O irmão de Moïse, Djodjo Kabagambe, e o tio da vítima, Yannick Kamanda, também participaram da audiência pública e cobraram ação das autoridades. Yannick agradeceu tudo o que está sendo feito, mas diz que “o principal, a justiça, não está sendo feita”. Ele diz que além de nem todos os envolvidos estarem sendo investigados, o vídeo que mostra todo o ocorrido foi editado.

Djodjo Kabagambe e Yannick Kamanda, respectivamente, irmão e tio de Moïse. Eles cobraram ações mais efetivas das autoridades e denunciaram a edição do vídeo que registrou as agressões. Foto: Reprodução/ Youtube/ Agência Senado.

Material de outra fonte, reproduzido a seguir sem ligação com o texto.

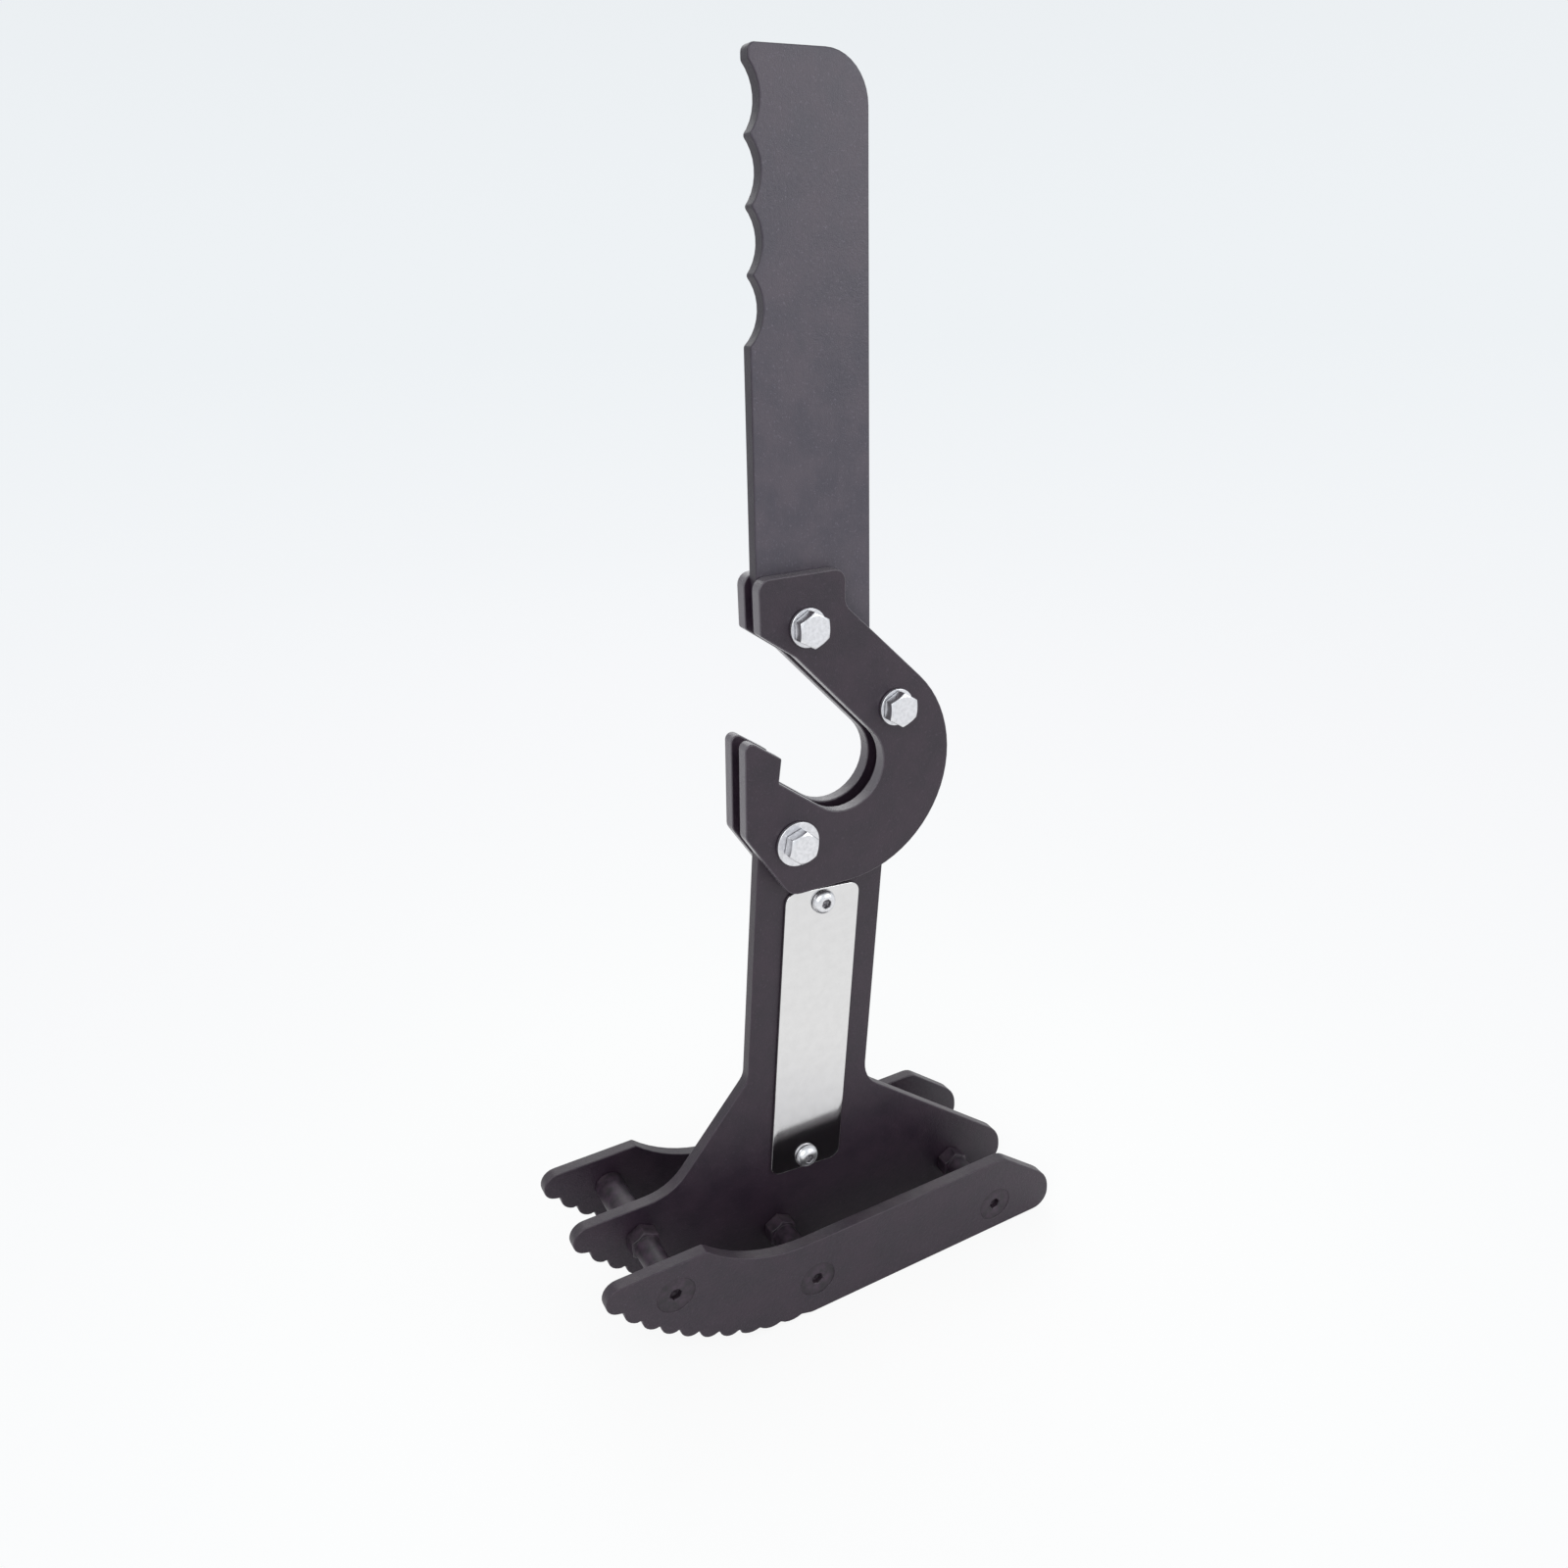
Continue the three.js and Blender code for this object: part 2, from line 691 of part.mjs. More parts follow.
// Finishes
const finishes = {
  powder: { color: 0x444046, roughness: 0.55, metalness: 0.1 },
  handle: { color: 0x5b5860, roughness: 0.5, metalness: 0.1 },
  zinc: { color: 0xd4d5d8, roughness: 0.3, metalness: 0.9 },
  steel: { color: 0xd9dadc, roughness: 0.25, metalness: 1 },
  blackOxide: { color: 0x2c2a2d, roughness: 0.45, metalness: 0.6 },
};

function piece(name, geometry, finish, x = 0, y = 0, z = 0) {
  const mesh = new THREE.Mesh(geometry, new THREE.MeshStandardMaterial(finishes[finish]));
  mesh.name = name;
  mesh.position.set(x, y, z);
  return mesh;
}

// Base: the two side plates, the centre plate and the three cross members between them
function baseGroup() {
  const base = new THREE.Group();
  base.add(piece('column_plate', columnPlate(), 'powder'));
  base.add(piece('base_plate_front', sidePlate(-1), 'powder', 0, -sidePlateY));
  base.add(piece('base_plate_rear', sidePlate(1), 'powder', 0, sidePlateY));
  const innerFace = plateThickness / 2 + clearance;
  const outerFace = sidePlateY + plateThickness / 2 - crossHeadSink;
  for (const { place, x, z } of members) {
    const shortScrew = crossScrew(shortScrewLength);
    const longScrew = crossScrew(longScrewLength);
    base.add(piece(`standoff_${place}`, standoff(), 'blackOxide', x, -innerFace, z));
    base.add(piece(`sleeve_${place}`, sleeve(), 'blackOxide', x, innerFace, z));
    base.add(piece(`front_screw_${place}`, shortScrew, 'blackOxide', x, -outerFace, z));
    const rearScrew = piece(`rear_screw_${place}`, longScrew, 'blackOxide', x, outerFace, z);
    rearScrew.rotation.x = Math.PI;
    base.add(rearScrew);
  }
  return base;
}

// Name plate group, turned to the column's lean
function nameGroup() {
  const group = new THREE.Group();
  const backFace = -plateThickness / 2 - clearance;
  group.add(piece('name_plate', namePlate(), 'steel', 0, backFace - nameThickness / 2));
  const bearing = backFace - nameThickness - clearance;
  for (const { place, along } of nameScrews) {
    group.add(piece(`name_plate_screw_${place}`, buttonScrew(), 'zinc', 0, bearing, along));
  }
  group.position.set(nameMiddleX, 0, nameMiddleHeight);
  group.rotation.y = columnLean;
  return group;
}

// Hook and handle, placed by the throat's centre
function hookGroup() {
  const group = new THREE.Group();
  group.add(piece('handle_plate', handlePlate(), 'handle'));
  const hook = flatPlate(hookCorners(), boltHoles);
  group.add(piece('hook_plate_front', hook, 'powder', 0, -hookPlateY));
  group.add(piece('hook_plate_rear', hook.clone(), 'powder', 0, hookPlateY));
  const washerY = hookPlateY + plateThickness / 2 + clearance;
  const bearing = washerY + washerThickness + clearance;
  for (const { place, x, z, washer: diameter } of hookBolts) {
    const frontWasherY = -washerY - washerThickness;
    group.add(piece(`hook_bolt_${place}`, hexBolt(), 'zinc', x, -bearing, z));
    group.add(piece(`front_washer_${place}`, washer(diameter), 'zinc', x, frontWasherY, z));
    group.add(piece(`rear_washer_${place}`, washer(diameter), 'zinc', x, washerY, z));
    group.add(piece(`hook_nut_${place}`, hexNut(), 'zinc', x, bearing, z));
  }
  group.position.set(throatX, 0, throatHeight);
  return group;
}

const jack = new THREE.Group();
jack.add(baseGroup(), nameGroup(), hookGroup());

export default jack;
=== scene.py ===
"""Looks of the deadlift jack: eased plates, turned fasteners, coats and metals, and the stage.

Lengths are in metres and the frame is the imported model's: +Z up, y across the plates, with the
name plate on the -y side. Drawings of turned parts are in millimetres, with +y into the jack.
"""

import math

import bmesh
import bpy
import numpy as np
from bpy.props import FloatProperty, FloatVectorProperty, IntProperty, PointerProperty
from mathutils import Matrix, Vector


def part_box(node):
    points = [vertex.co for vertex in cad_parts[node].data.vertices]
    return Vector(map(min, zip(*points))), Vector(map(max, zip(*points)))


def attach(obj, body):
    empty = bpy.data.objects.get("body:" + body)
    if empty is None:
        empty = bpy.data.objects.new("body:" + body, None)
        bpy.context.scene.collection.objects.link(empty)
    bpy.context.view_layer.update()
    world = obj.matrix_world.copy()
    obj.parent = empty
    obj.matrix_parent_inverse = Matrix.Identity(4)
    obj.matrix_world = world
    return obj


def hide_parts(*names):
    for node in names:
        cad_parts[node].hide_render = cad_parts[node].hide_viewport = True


bl_info = {
    "name": "Deadlift jack looks",
    "version": (1, 0, 0),
    "blender": (4, 5, 0),
    "location": "3D View > Sidebar > Jack",
    "description": "Dresses the packed deadlift jack in its coats, metals and fasteners",
    "category": "Object",
}

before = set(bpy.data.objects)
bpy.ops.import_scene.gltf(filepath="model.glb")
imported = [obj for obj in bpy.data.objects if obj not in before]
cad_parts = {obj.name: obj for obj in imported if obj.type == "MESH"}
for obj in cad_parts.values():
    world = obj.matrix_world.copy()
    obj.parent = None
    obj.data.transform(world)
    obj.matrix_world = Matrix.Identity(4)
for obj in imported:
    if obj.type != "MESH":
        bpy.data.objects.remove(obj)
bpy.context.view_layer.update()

MM = 0.001
WELD = 1e-6
SHARP_CORNER = math.radians(25)
SHADED_SHARP = math.radians(35)
COLLINEAR = math.radians(0.05)
CHAMFER_START = 0.95
CHAMFER_SLOPE = math.tan(math.pi / 6)
BORE_ROOM = 0.3
MEMBERS = ("left", "centre", "right")
BOLTS = ("upper", "middle", "lower")
NAME_SCREWS = ("upper", "lower")


def linear(red, green, blue):
    """A colour given as it looks on screen, 0 to 255, in the linear values that shaders take."""
    shares = (red / 255, green / 255, blue / 255)
    return tuple(c / 12.92 if c <= 0.04045 else ((c + 0.055) / 1.055) ** 2.4 for c in shares)


def length_property(name, description, millimetres):
    return FloatProperty(
        name=name, description=description, default=millimetres * MM, min=0, unit="LENGTH",
        subtype="DISTANCE", precision=5,
    )


def colour_property(name, description, colour):
    return FloatVectorProperty(
        name=name, description=description, default=linear(*colour), min=0, max=1,
        subtype="COLOR",
    )


def share_property(name, description, default):
    return FloatProperty(
        name=name, description=description, default=default, min=0, max=1, subtype="FACTOR"
    )


class PlateSettings(bpy.types.PropertyGroup):
    """How the cut plates are eased."""

    rim: length_property("Rim", "Rounding of the coated plates' edges", 0.6)
    corner: length_property("Corner", "Rounding of the outline's sharp corners", 0.9)
    sheet_rim: length_property("Sheet rim", "Rounding of the name plate's edges", 0.25)
    roll: length_property("Roll", "Width of the name plate's rolled border", 2.2)
    roll_drop: length_property("Roll drop", "How far the rolled border falls back", 0.07)
    # The edge shares set how much painted light the cut edges take: paler walls stand for lit
    # walls.
    hook_edge_light: share_property("Hook edge light", "How much paler the hook's cut edges are", 0.7)
    base_edge_light: share_property("Base edge light", "How much paler the base's cut edges are", 0.0)
    hole_ease: length_property("Hole ease", "Easing of the holes' edges", 0.3)
    sink_rim: length_property("Sink rim", "Straight depth of a countersink at the face", 0.6)
    sink_fit: length_property("Sink fit", "Coat that closes in on a countersunk head", 0.22)
    rim_steps: IntProperty(
        name="Rim steps", description="Faces across a rounded edge", default=4, min=1
    )
    corner_steps: IntProperty(
        name="Corner steps", description="Faces round a rounded corner", default=4, min=1
    )


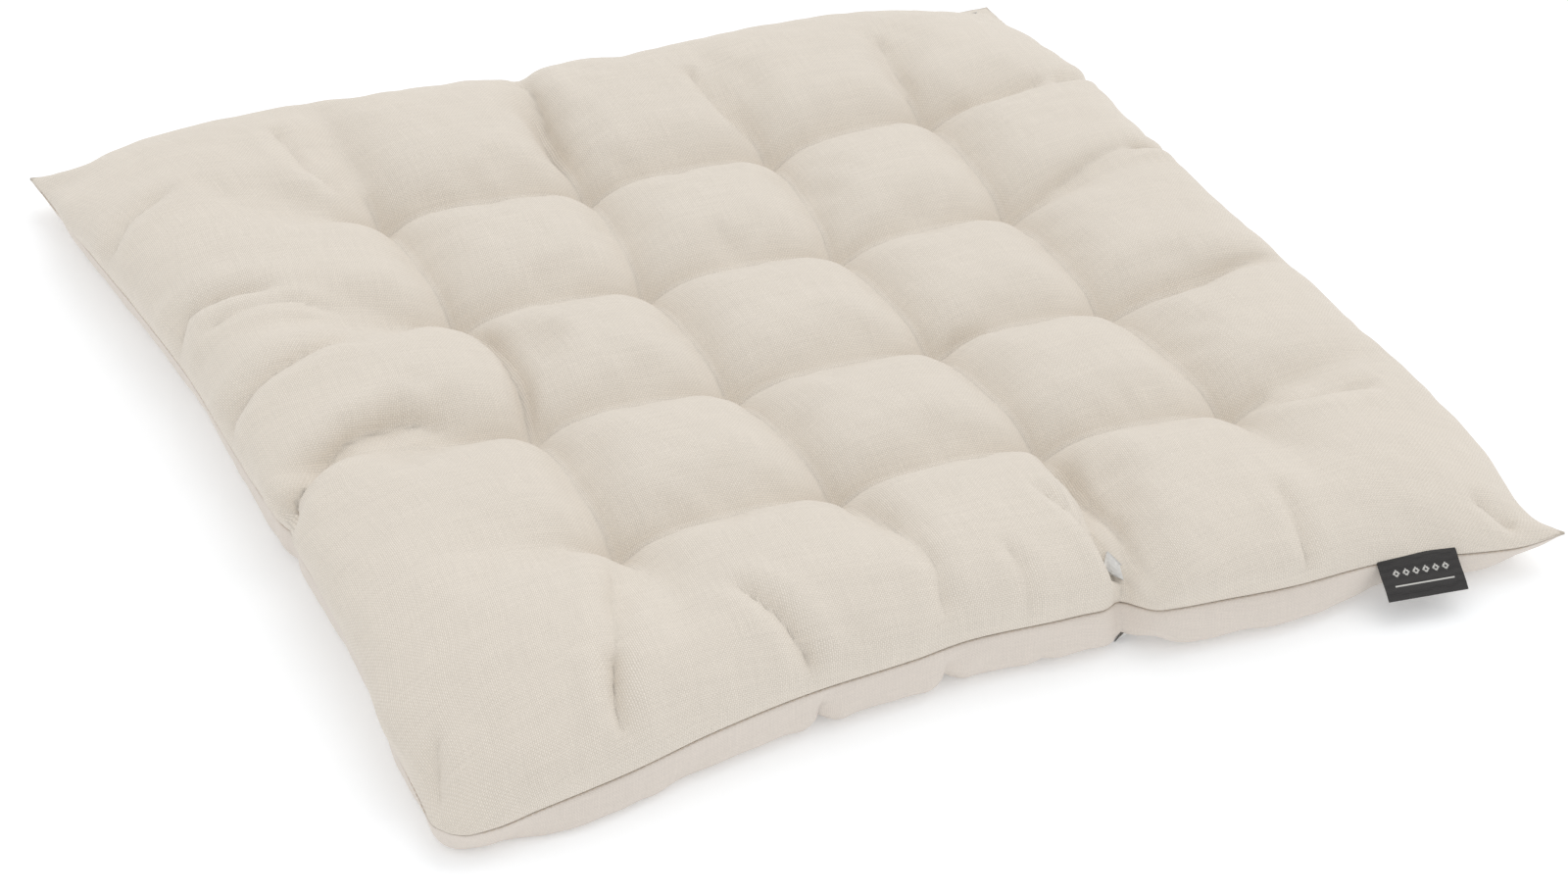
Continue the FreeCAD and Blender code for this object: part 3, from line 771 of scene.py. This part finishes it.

“A gente agradece muito tudo o que está sendo feito. Mas o principal, que é a justiça, não está sendo feito. Eu assisti o vídeo completo na delegacia junto com o delegado, mas eu queria saber o porquê do delegado ter pedido para deixar isso no sigilo. Um ato de tanta barbaridade, tão cruel. Depois que ficou em sigilo, editaram o vídeo e nem nosso advogado tem acesso”, diz Yannick. “Há sim participação de outras pessoas, quanto em qualidade de omissão de socorro e agressões, mas esse vídeo não está parecendo. Sem a prisão de todos os envolvidos, minha família não se sentirá segura", completa o tio de Moïse.

Até agora, três homens foram presos e estão sendo investigados pelo assassinato de Moïse.

O senador Humberto Costa qualificou a denúncia como grave e disse que espera que a diligência das Comissões da Câmara e do Senado ao Rio de Janeiro possa trazer respostas para a família de Moïse, para o Senado e para a população brasileira.